The following announcement describes an event to celebrate the 10th anniversary of the 2012 Higgs boson discovery by the ATLAS and CMS experiments at the Large Hadron Collider (LHC), located at Europe’s CERN laboratory. The U.S. Department of Energy’s Brookhaven National Laboratory, which plays many roles in the ATLAS collaboration, is sharing this announcement on behalf of the U.S. LHC User Association. More information about this event, including a link to register, can be found here.
U.S. High Energy Physics Higgs@10 Anniversary Celebration
An event to celebrate the 10th anniversary of the 2012 Higgs boson discovery by the ATLAS and CMS experiments at the Large Hadron Collider (LHC)
June 29, 2022
Fabiola Gianotti and Joseph Incandela at the July 4, 2012, presentation of results declaring the discovery of the Higgs boson at CERN. (Photos courtesy of CERN)
For the 10th anniversary of the Higgs discovery, the U.S. LHC Users Association (USLUA) will be joining together with U.S.-CMS and U.S.-ATLAS and the U.S. high-energy physics (HEP) community, along with distinguished guests, to celebrate this milestone in the history of science.
We are organizing this event over Zoom on June 30 starting at 19:00 CERN time, 10 a.m. U.S. Pacific Time, Noon Central, 1 p.m. Eastern.
Given the excellent progress of the LHC commissioning and preparations of the experiments, we expect to be close to the first days of Run3 (2022-2025) data taking at 13.6 tera-electron volts (TeV).
The program includes a keynote address by Joseph Incandela, Vice Chancellor for Research at the University of California, Santa Barbara. As then-spokesperson of CMS, Incandela presented the CMS results [in 2012], along with now-CERN Director Fabiola Gianotti, who presented the ATLAS results. [Those results] were the basis of the Higgs boson discovery announced on July 4, 2012*.

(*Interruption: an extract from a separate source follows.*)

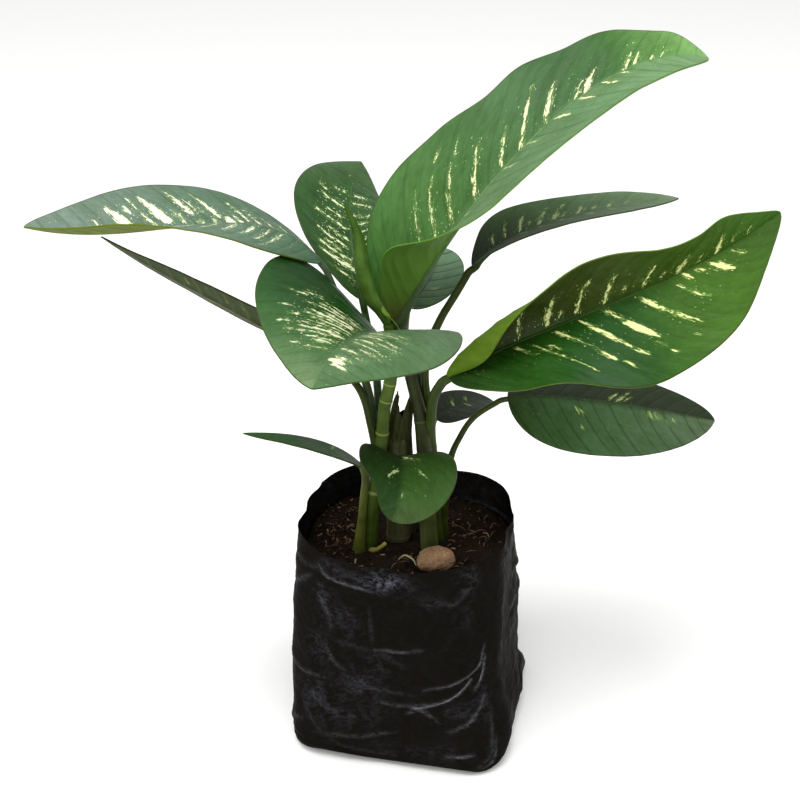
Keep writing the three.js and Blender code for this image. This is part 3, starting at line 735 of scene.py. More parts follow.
def swellings(name, leaf, s, t, vein_number, strength):
    """How far the skin swells out between two veins, and its broader unevenness."""
    a = np.abs(t)
    beat, half_beat = [np.abs(np.sin(k * np.pi * vein_number)) ** 0.7 for k in (1, 2)]
    fade = 1
    for part, distance in zip(SMOOTH_PARTS, (a, 1 - a, s, 1 - s)):
        fade = fade * np.clip(distance / part, 0, 1)
    size = PLEAT_HEIGHT * (0.55 + strength) * min(1, leaf["half"] / 45)
    surface = blade_points(leaf, s, t)
    lumps = 0.7 * smooth_noise(surface, 38, seed=len(name)) + 0.25 * smooth_noise(surface, 13, seed=3)
    pleats = size * fade * (beat - 0.6 + 0.12 * half_beat) + lumps * np.clip(a / 0.2, 0, 1)
    return surface + pleats[:, None] * blade_normals(leaf, s, t)


def make_blade(name, leaf):
    bm, across, even = new_grid(*(FINE_GRID if leaf["half"] > BIG_HALF else COARSE_GRID))
    s = np.clip(0.55 * even + 0.45 * (0.5 - 0.5 * np.cos(np.pi * even)), OPEN_END, 1 - OPEN_END)
    t = np.sign(across) * np.abs(across) ** 1.1
    a = np.abs(t)
    q = vein_place(leaf, s, t)
    length = midrib_length(leaf)
    count = round(length / VEIN_SPACING)
    vein_number = q * count + 0.16 * np.sin(2.1 * q * count + len(name))
    strength = np.where(t < 0, *VEIN_STRENGTH.get(name, PLAIN_VEINS))
    set_vertices(bm, swellings(name, leaf, s, t, vein_number, strength))
    piece = finish_piece("blade_" + name, bm, LEAF_SKINS, "leaf_" + name)

    width = half_width(leaf, s)
    corners = np.zeros(len(piece.data.loops), int)
    piece.data.loops.foreach_get("vertex_index", corners)
    places = np.stack([q * length * MM, t * width * MM], axis=1)[corners]
    uv = piece.data.uv_layers.new(name="veins")
    uv.data.foreach_set("uv", places.astype(np.float32).ravel())

    depth = depth_in_streaks(name, leaf, s, t, q)
    paint_leaf(piece, name, s, t)
    beside_streaks, outer_part = np.clip(1 + depth / 6, 0, 1), np.clip((a - 0.6) / 0.4, 0, 1)
    vein_distance = np.abs((vein_number + 0.5) % 1 - 0.5) / count * length * VEIN_SLANT
    add_values(piece, "cream", np.clip(depth, -5, 5))
    add_values(piece, "vein", vein_distance)
    add_values(piece, "margin", (1 - a) * width)
    add_values(piece, "vein_strength", strength)
    add_values(piece, "specks", GREENS_WITH_PAINTED_LIGHT[name][-1] * (0.4 + beside_streaks) - 0.25 * outer_part)
    solidify = thicken(piece, LEAF_THICKNESS)
    solidify.material_offset = solidify.material_offset_rim = 1
    return piece


for leaf_name, leaf_shape in LEAVES.items():
    blade = make_blade(leaf_name, leaf_shape)
    print(blade.name, round(midrib_length(leaf_shape)), "mm long,", len(blade.data.polygons), "faces")

# %% [markdown]
# ## Stalks and midribs
# A leaf's stalk runs on as its midrib, tapering to the tip. Both are one round tube: a grid rolled
# up, welded at its seam and closed at its ends. The stalk has a shallow groove on its upper side.

# %% Tubes
LEVEL = np.array([0.35, -0.9, 0.25])  # no stem runs this way, so it can tell a tube's sides apart
SCAR_SWELLING, SCAR_REACH = 0.3, 1.2
FAR_FROM_SCARS = 9.0
UNEVENNESS = 0.12


def tube(name, path, radius, skin, node=None, sides=24, step=1.6, groove=0.0, rings=(), shape=None):
    """A closed tube through a path in millimetres with a radius at each of its evenly spaced points."""
    path, radius = np.array(path, float), np.array(radius, float)
    length = path_length(along(path, np.linspace(0, 1, 400)))
    bm, turn, fraction = new_grid(sides, max(8, round(length / step)), uv="around")
    uv_layer = bm.loops.layers.uv["around"]
    for face in bm.faces:
        for loop in face.loops:
            loop[uv_layer].uv.x *= float(radius.mean()) * 2 * math.pi * MM
            loop[uv_layer].uv.y *= length * MM
    angle = np.pi * (turn + 1)
    centre = along(path, fraction)
    forward = unit(along(path, fraction + 0.004) - along(path, fraction - 0.004))
    side = unit(np.cross(forward, LEVEL))
    up = np.cross(side, forward)

    r = along(radius, fraction)
    to_end = np.minimum(fraction, 1 - fraction) * length
    r = r * np.sqrt(np.clip(1 - (1 - np.clip(to_end / r, 0, 1)) ** 2, 0.0004, 1))
    distance = np.full(len(r), FAR_FROM_SCARS)
    for ring in rings:
        from_ring = np.abs(fraction - ring) * length
        distance = np.minimum(distance, from_ring)
        r = r + SCAR_SWELLING * bell(from_ring, SCAR_REACH)
    r = r * (1 - groove * bell(angle - np.pi / 2, 0.5))
    if shape:
        r = shape(r, angle)
    points = centre + (np.cos(angle) * r)[:, None] * side + (np.sin(angle) * r)[:, None] * up
    uneven = UNEVENNESS * smooth_noise(points, 9, seed=len(name))
    points = points + uneven[:, None] * unit(points - centre + 1e-6)
    set_vertices(bm, points)
    for layer_name, values in (("ring", distance), ("run", fraction)):
        layer = bm.verts.layers.float.new(layer_name)
        for vertex, value in zip(bm.verts, values):
            vertex[layer] = value
    weld(bm, 0.002, lambda edge: True)
    return finish_piece(name, bm, [skin], node)


print("tubes ready")

# %% [markdown]
# The stem skin is smooth and green, with fine lines along its length, a paler line at each leaf
# scar, and brownish blotches where the old sheaths have dried.


# %% Stem materials
def stem_skin(name, low, high, scar, reach=1.0):
    # Fresh stem skin, grown: soft gloss, lengthwise lines, and corky scars where leaves fell.
    material, node = new_material(name, 0.45, 0.2)
    run, ring = [node("Attribute", {"attribute_name": name}, out="Fac") for name in ("run", "ring")]
    # Lines 0.8 mm apart and 25 mm long, and blotches of about 8 mm.
    lines = node("Mapping", {}, node("UVMap", {"uv_map": "around"}), Scale=(1 / 0.0008, 1 / 0.025, 1))
    lines = node("TexNoise", {}, lines, Scale=1.0, Detail=2.0)
    blotch = node("TexNoise", {}, node("TexCoord", {}, out="Object"), Scale=120.0, Detail=3.0)
    base = node("Mix", BLEND, node("MapRange", {}, run, 0.0, reach), low, high)
    base = node("Mix", MULTIPLY, node("MapRange", {}, lines, 0.35, 0.7, 0.0, 0.4), base, "#a8a878")
    base = node("Mix", MULTIPLY, node("MapRange", {}, blotch, 0.4, 0.75, 0.0, 0.6), base, "#8f8a5c")
    base = node("Mix", BLEND, node("MapRange", SMOOTH, ring, 0.3, 0.9, 0.6, 0.0), base, scar)
    return finish_material(material, base, lines, 0.35, 0.0004)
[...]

The program also includes virtual visits to the LHC, ATLAS, and CMS, and remarks from groups at the sites.
One of the goals of this celebration is to recall the great impact of the discovery both within and beyond the HEP community. We recall at the time, amidst the excitement, that this was considered by many as a 21st century achievement of humanity
Let us celebrate both in that spirit, and as an apt moment to look forward to the next round of discoveries.